- **Required work**:
Copy each line exactly. Leave nothing out.
>>>>>
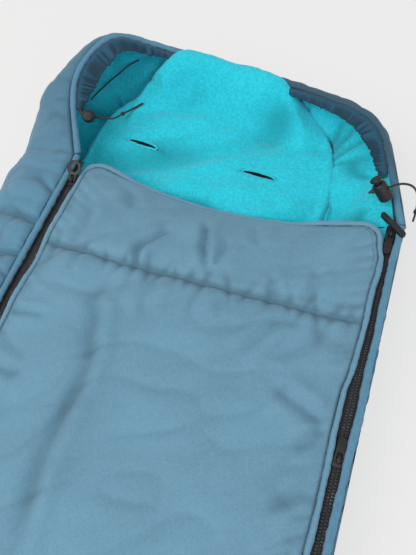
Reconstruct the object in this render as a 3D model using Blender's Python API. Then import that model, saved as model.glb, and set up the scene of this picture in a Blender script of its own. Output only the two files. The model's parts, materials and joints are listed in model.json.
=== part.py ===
"""A footmuff for a stroller seat: a padded bag with a zipped cover, a drawn hood and harness slits.

The bag lies on its back with its head end at +Y. Sizes are in metres. The cover and its zips sit
to the right of the back panel's middle, because the left side wall has slumped outwards.
"""

import math

import bmesh
import bpy
from mathutils import Matrix, Vector

# Driving sizes of the bag
COVER_LENGTH = 0.677
BAND_DEPTH = 0.113
HOOD_DEPTH = 0.197
ZIP_SPAN = 0.351
BACK_SETBACK = 0.0185
RIM_HEIGHT = 0.0862
PAD_HEIGHT = 0.050

# Where the pieces lie across the bag
COVER_CENTRE_X = 0.0440
BACK_CENTRE_X = -0.0085

# Fabrics, fillings and the gap between touching layers
FABRIC = 0.0012
FLEECE = 0.0028
WALL_WADDING = 0.0060
WALL_WADDING_EDGE_SHARE = 0.45
GAP = 0.0003
OVERRUN = 0.010

# How far the side walls slump outwards, low down and near the rim
SLUMP_LOW = 0.1075
SLUMP_HIGH = 0.1045
RIGHT_LOW_SHARE = 0.59
RIGHT_HIGH_SHARE = 0.225
WALL_LIFT = 0.0006
WALL_STEPS = 7
HOOD_STEPS = 3
FOOT_STEPS = 2

# The back panel reaches past the zips at both ends
BACK_HEAD_SETBACK = 0.020
BACK_FOOT_REACH = 0.008
FOOT_CORNER = 0.035
HOOD_OUT = 0.0060
FOOT_OUT = 0.0464
HOOD_START = 0.0030

# Zips: half sizes are measured from the middle of the teeth
TEETH_INNER = 0.0009
TEETH_WIDTH = 0.0026
TEETH_HEIGHT = 0.0030
TAPE = 0.0010
ZIP_DROP = 0.0059
SHELL_SETBACK = 0.0129
COVER_SETBACK = 0.0113
ZIP_BOX_LENGTH = 0.0100
ZIP_BOX_HEIGHT = 0.0046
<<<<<
- **Task answer**:
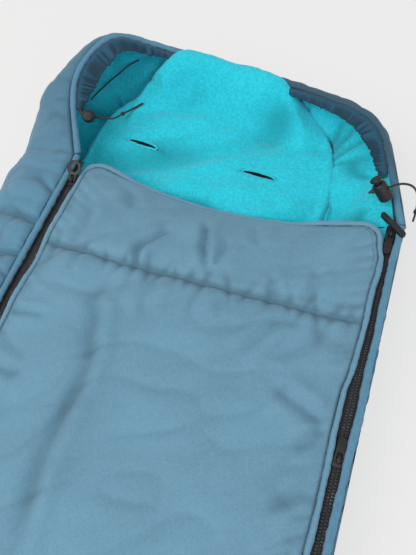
Reconstruct the object in this render as a 3D model using Blender's Python API. Then import that model, saved as model.glb, and set up the scene of this picture in a Blender script of its own. Output only the two files. The model's parts, materials and joints are listed in model.json.
=== part.py ===
"""A footmuff for a stroller seat: a padded bag with a zipped cover, a drawn hood and harness slits.

The bag lies on its back with its head end at +Y. Sizes are in metres. The cover and its zips sit
to the right of the back panel's middle, because the left side wall has slumped outwards.
"""

import math

import bmesh
import bpy
from mathutils import Matrix, Vector

# Driving sizes of the bag
COVER_LENGTH = 0.677
BAND_DEPTH = 0.113
HOOD_DEPTH = 0.197
ZIP_SPAN = 0.351
BACK_SETBACK = 0.0185
RIM_HEIGHT = 0.0862
PAD_HEIGHT = 0.050

# Where the pieces lie across the bag
COVER_CENTRE_X = 0.0440
BACK_CENTRE_X = -0.0085

# Fabrics, fillings and the gap between touching layers
FABRIC = 0.0012
FLEECE = 0.0028
WALL_WADDING = 0.0060
WALL_WADDING_EDGE_SHARE = 0.45
GAP = 0.0003
OVERRUN = 0.010

# How far the side walls slump outwards, low down and near the rim
SLUMP_LOW = 0.1075
SLUMP_HIGH = 0.1045
RIGHT_LOW_SHARE = 0.59
RIGHT_HIGH_SHARE = 0.225
WALL_LIFT = 0.0006
WALL_STEPS = 7
HOOD_STEPS = 3
FOOT_STEPS = 2

# The back panel reaches past the zips at both ends
BACK_HEAD_SETBACK = 0.020
BACK_FOOT_REACH = 0.008
FOOT_CORNER = 0.035
HOOD_OUT = 0.0060
FOOT_OUT = 0.0464
HOOD_START = 0.0030

# Zips: half sizes are measured from the middle of the teeth
TEETH_INNER = 0.0009
TEETH_WIDTH = 0.0026
TEETH_HEIGHT = 0.0030
TAPE = 0.0010
ZIP_DROP = 0.0059
SHELL_SETBACK = 0.0129
COVER_SETBACK = 0.0113
ZIP_BOX_LENGTH = 0.0100
ZIP_BOX_HEIGHT = 0.0046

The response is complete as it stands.